— Start —

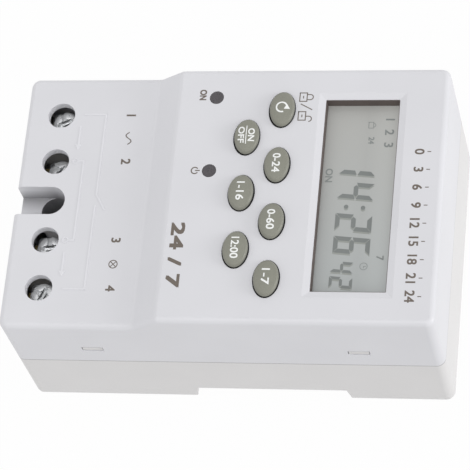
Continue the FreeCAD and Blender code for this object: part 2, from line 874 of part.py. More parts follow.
def indicator_lenses():
    lenses = []
    for x in (lens_left_x, lens_right_x):
        top = face_height - lens_sink
        flange = square_rod(lens_diameter + 2 * lens_flange_rim, x, lens_y,
                            face_underside - lens_flange_thickness, face_underside)
        lenses.append(fuse([rod(lens_diameter / 2, x, lens_y, face_underside, top), flange]))
    return Part.makeCompound(lenses)


def indicator_lamps():
    """Flat-topped round lamps on two leads each, under the lenses."""
    lamps = []
    top = face_underside - lens_flange_thickness - lamp_gap
    base = top - lamp_height
    for x in (lens_left_x, lens_right_x):
        barrel = rod(lamp_diameter / 2, x, lens_y, base, top)
        leads = [square_rod(lamp_lead, x + sx * lamp_lead_pitch / 2, lens_y,
                            control_board_top, base)
                 for sx in (-1, 1)]
        lamps.append(fuse([barrel] + leads))
    return Part.makeCompound(lamps)


def display_panel():
    """Front glass with a contact ledge at both long edges, on a shorter rear glass."""
    front_low = glass_top - front_glass_thickness
    half_x = glass_length / 2
    front = box(-half_x, half_x, window_y - front_glass_width / 2,
                window_y + front_glass_width / 2, front_low, glass_top)
    rear = box(-half_x, half_x, window_y - rear_glass_width / 2,
               window_y + rear_glass_width / 2, front_low - rear_glass_thickness, front_low)
    return fuse([front, rear])


def contact_strips():
    """Two rubber strips that join the glass ledges to the control board."""
    ledge = (front_glass_width + rear_glass_width) / 4
    high = glass_top - front_glass_thickness
    strips = []
    for side in (-1, 1):
        middle = window_y + side * ledge
        strips.append(box(-contact_strip_length / 2, contact_strip_length / 2,
                          middle - contact_strip_width / 2, middle + contact_strip_width / 2,
                          control_board_top, high))
    return Part.makeCompound(strips)


def display_holder():
    """Frame round the glass with two cross bars under it."""
    inner_x = glass_length / 2 + holder_gap
    inner_y = front_glass_width / 2 + holder_gap
    top = glass_top - holder_top_drop
    frame = box(-inner_x - holder_wall, inner_x + holder_wall,
                window_y - inner_y - holder_wall, window_y + inner_y + holder_wall,
                control_board_top, top)
    frame = frame.cut(box(-inner_x, inner_x, window_y - inner_y, window_y + inner_y, 0, top + overrun))
    bar_top = glass_top - front_glass_thickness - rear_glass_thickness
    bars = [box(x - holder_wall, x + holder_wall, window_y - inner_y, window_y + inner_y,
                bar_top - holder_wall, bar_top)
            for x in (-contact_strip_length / 2 - holder_wall,
                      contact_strip_length / 2 + holder_wall)]
    return fuse([frame] + bars)


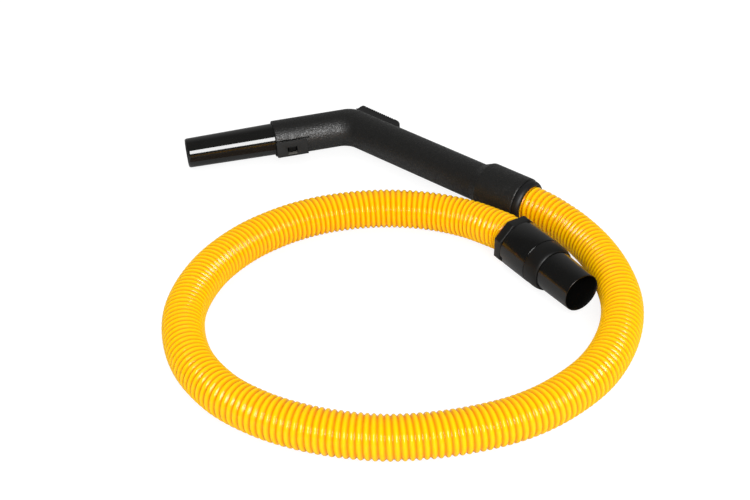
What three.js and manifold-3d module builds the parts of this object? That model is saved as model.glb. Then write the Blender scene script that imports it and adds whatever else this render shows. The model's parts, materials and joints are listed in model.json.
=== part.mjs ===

— End —

[What the task asks]
Return the lines above, from the one containing "What three.js and" to the end, exactly as they stand.

[In response]
What three.js and manifold-3d module builds the parts of this object? That model is saved as model.glb. Then write the Blender scene script that imports it and adds whatever else this render shows. The model's parts, materials and joints are listed in model.json.
=== part.mjs ===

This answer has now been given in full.